In the late 1930s, Charles Bradley, the director of a home for "troublesome" children in Rhode Island, had a problem. The field of neuroscience was still in its infancy, and one of the few techniques available to allow psychiatrists like Bradley to ponder the role of the brain in emotional disorders was a procedure that required replacing a volume of cerebrospinal fluid in the patient's skull with air. This painstaking process allowed any irregularities to stand out clearly in X-ray images, but many patients suffered excruciating headaches that lasted for weeks afterward.

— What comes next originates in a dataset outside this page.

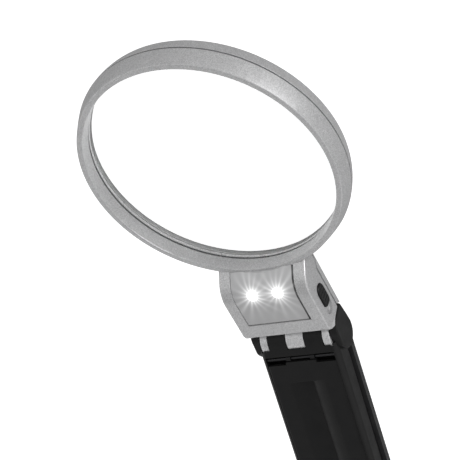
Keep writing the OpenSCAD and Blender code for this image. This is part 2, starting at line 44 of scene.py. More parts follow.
# Sizes in millimetres, the same as the CAD's
# ring: outer radius, depth, height of the outer seam and half its width and its depth, rim, inner seam
RING_R, RING_DEPTH = 56.8, 14.6
SEAM_Z, SEAM_HALF, SEAM_DEPTH = 6.6, 0.36, 1.3
RIM_R, RIM_IN, INNER_SEAM = 54.5, 52.4, 8.55
# lamp housing: half width, lower end, front and back faces, both sides of its seam, ramp
HALF_W, END_Y, TOP_Z, BACK_Z = 20.5, -83.4, 22.7, 5.9
COVER_TOP, HOUSE_LOW = 8.35, 8.7
BLEND_R, RAMP = 12.0, math.radians(52)
BLEND_Y = -58.2 - BLEND_R * math.tan(RAMP / 2)
# lens: height of its back edge, edge thickness, radii of the blank and of its curved part, and crowns
LENS_Z, LENS_EDGE, BLANK_R, OPTIC_R = 4.4, 1.6, 53.9, 52.05
FRONT_SAG, BACK_SAG = 5.6, 2.4
# hinge: axis, angle of the open handle, barrels, inner and outer faces of the ears
HINGE = Vector((0, -94.5, 13.0))
BEND = math.radians(20)
BARREL_R, EAR_IN, EAR_OUT = 8.3, 16.85, 20.8
# handle: half width, length, faces from the hinge axis, corner radius, battery space, bay for the leg
HALF_H, HANDLE_LEN, FRONT, BACK, EDGE_R = 18.6, 118.0, 8.3, 8.9, 3
SPACE_HALF, BAY_HALF, BAY_FLOOR = 16.55, 16.45, 5.9
RIDGE_H, ROD_H, ROD_Z = 5.4, 7.0, 6.7
# stand leg: its upper tab, the slots beside it, free end and half width
TAB_H, SLOT_H, TAB_HALF = 8.2, 9.4, 7.2
LEG_END, LEG_HALF = 108.0, 16.3
# switch button: upper end, length, width and height; lower end of its recess
SWITCH_Y, SWITCH_LEN, SWITCH_W, SWITCH_Z = -65.6, 10.8, 6.0, 14.7
RECESS_END = -81.1
HANDLE_FRAME = Matrix.Translation(HINGE) @ Matrix.Rotation(-BEND, 4, "X")
IDENTITY = Matrix.Identity(4)


# ---------------------------------------------------------------- outlines

def arc(centre, radius, start, end, steps=8):
    """Points of an arc, angles in degrees."""
    turn = [math.radians(start + (end - start) * i / steps) for i in range(steps + 1)]
    return [(centre[0] + radius * math.cos(a), centre[1] + radius * math.sin(a)) for a in turn]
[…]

Meanwhile, a pharmaceutical company called Smith, Kline & French was facing a different sort of problem. The firm had recently acquired the rights to sell a powerful stimulant then called "benzedrine sulfate" and was trying to create a market for it. Toward that end, the company made quantities of the drug available at no cost to doctors who volunteered to run studies on it. Bradley was a firm believer that struggling children needed more than a handful of pills to get better; they also needed psychosocial therapy and the calming and supportive environment that he provided at the home. But he took up the company's offer, hoping that the drug might eliminate his patients' headaches.
It did not. But the Benzedrine did have an effect that was right in line with Smith, Kline & French's aspirations for its new product: The drug seemed to boost the children's eagerness to learn in the classroom while making them more amenable to following the rules. The drug seemed to calm the children's mood swings, allowing them to become, in the words of their therapists, more "attentive" and "serious," able to complete their schoolwork and behave. Bradley was amazed that Benzedrine, a forerunner of Ritalin and Adderall, was such a great normalizer, turning typically hard-to-manage kids into models of complicity and decorum. But even after marveling at the effects of the drug, he maintained that medication should be considered for children only in addition to other forms of therapy.
Bradley's research was ignored for a couple of decades as psychoanalysis became dominant in the United States. But his discoveries laid the foundation for one of the most aggressive marketing campaigns in history, which succeeded not only in helping to transform the nascent drug industry into the multinational juggernaut known as Big Pharma, but in convincing parents, physicians and public health officials that 15 percent of American schoolchildren are sick enough that they would require powerful medication just to get through the day.